Even if you don’t have a lot of room above the fold for testimonials, you can include a link that says something like: “Read what our customers have to say” or “See our 200+ reviews here”.

2. Consider using a testimonial as a headline

Many headlines are boring boasts. We’ve had wins with clients where we tested a testimonial as a headline. Sometimes a customer can nail a product description better than a marketer can.

Here’s how the famous copywriter, Drayton Bird, opened a sales letter about legal services:

“This has changed the way we work. It allows us to bring a higher quality of service to our clients and enables our fee earners to work more quickly and effectively.”

Wendy Small, Eversheds

3. Show the target audience that the testimonial writer is one of them

Ideally, you should have a name, occupation, and location in a testimonial. That level of granularity is more believable than a testimonial signed by “K.S.” If you can’t get the full name because the happy customer wants to be anonymous, then that person should be fine with “K.S., Aircraft Mechanic, Brussels, Belgium.”

The best testimonials also imply a lot about the writer in other ways:

“In my 27 years as a software engineer, I’ve never found a debugging system that was as reliable and automated as what I found in the Acme 1000….”

4. Have a testimonial next to each major benefit

Let’s say you make mattresses, and your most-important benefits are customizability, price, and guarantee period. Think about how you can align a testimonial next to each description of those benefits, using one that focuses on that specific benefit.

If you’re short on space, you can always say something like: “Read what our customers say about our customizability here” and link to one or more targeted testimonials opening in a modal window or separate page.

By the way, it’s OK to edit testimonials to make them shorter, as long as you don’t change the meaning of what the customer said.

5. Make it easy for both scanners and readers to consume the testimonials

Even if a testimonial is phenomenally good, it can seem too daunting to read if it’s presented as a big block of text. You can help people who would prefer to scan the testimonial by doing two things: Excerpt a quote from the testimonial and make it a bold headline; and put the key messages of the testimonial in bold. It looks like this:

Blown away by the selection

I’ve spent the last 20 years shopping at stores with holiday decorations. Never have I seen so many different types of Christmas trees in one location. I was blown away by the selection. Plus, the staff was helpful but didn’t hover.
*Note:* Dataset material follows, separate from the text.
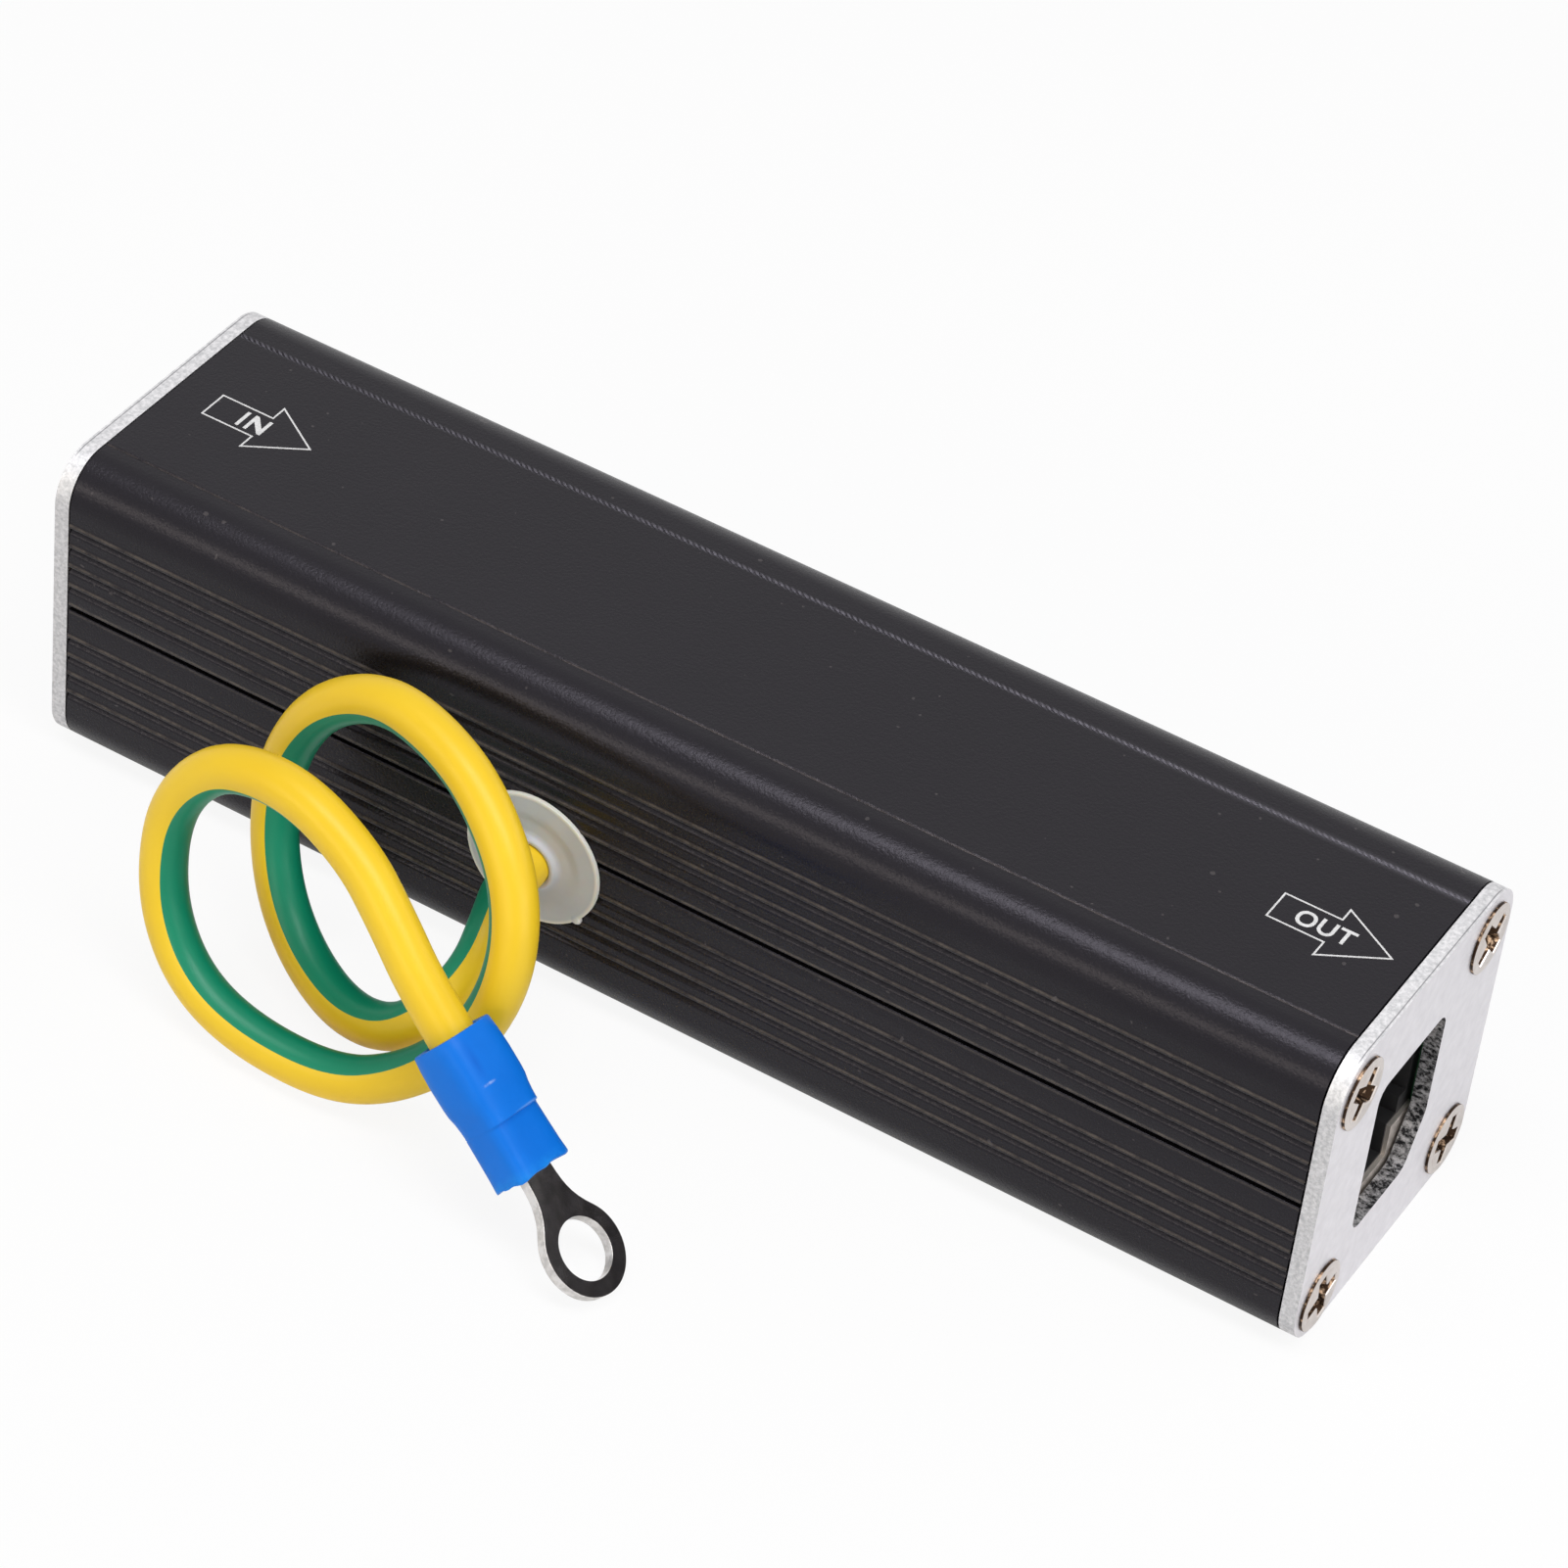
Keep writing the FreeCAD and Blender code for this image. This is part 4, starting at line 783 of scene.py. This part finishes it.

I make it a point to check their selection first, before bothering with anyone else.

6. Avoid general testimonials if possible

These are ones that sound like the person might have written the testimonial without even using the product or service. If it’s a book, the testimonial might say it was a “great read.” If it’s a mobile app for editing images, then it might say, “It rocked.”

But what you want is emotion and specificity:

“I had almost given up on finding a mobile editing app that could handle both sRGB and ICC color spaces, so I couldn’t believe it when the AcmeX app switched between them and didn’t skip a beat….”

Try to solicit testimonials that describe the user’s frustration before finding a solution and the specific use case that your product or service solved.

7. Shoot for too many testimonials

We say “shoot for too many” because you can’t have too many testimonials. Often there’s a major disparity between the “Over 100,000 satisfied customers” a company claims, and the eight lonely testimonials found on the site.

If you have too few testimonials, it looks suspicious: If your product is so great, where are the delighted customers? But if you have hundreds or thousands of testimonials, the worst thing that happens is a reader mentally goes: OK already. I get it. You have lots of happy users.

Here’s an impressive example:

The reviews page on Nuts.com lists over 495,1000 reviews.
You really can’t overdo it.

At Conversion Rate Experts, we spend the money to fly a professional film crew around the world to film our customers and what they have to say about working with us. We could save a lot of money by asking a customer to film a few thoughts on a mobile phone. But our target market is not TikTok kids; it’s well-established businesses in highly competitive industries. We believe that how you do one thing is how you do everything. Therefore, we want to impress visitors with the quality and quantity of our testimonials.

Future-pace your visitors

You may have a lot of visitors on your site wondering if your offer could work for them. There may be many factors for them to consider: which product, what options, and so on. The artful use of testimonials can get them thinking about how great it will be when they’re using what you have. Few other copywriting mechanisms can be as potent at engaging and convincing them.

That’s why our philosophy is to imagine that our company’s real product is testimonials from happy, thrilled clients.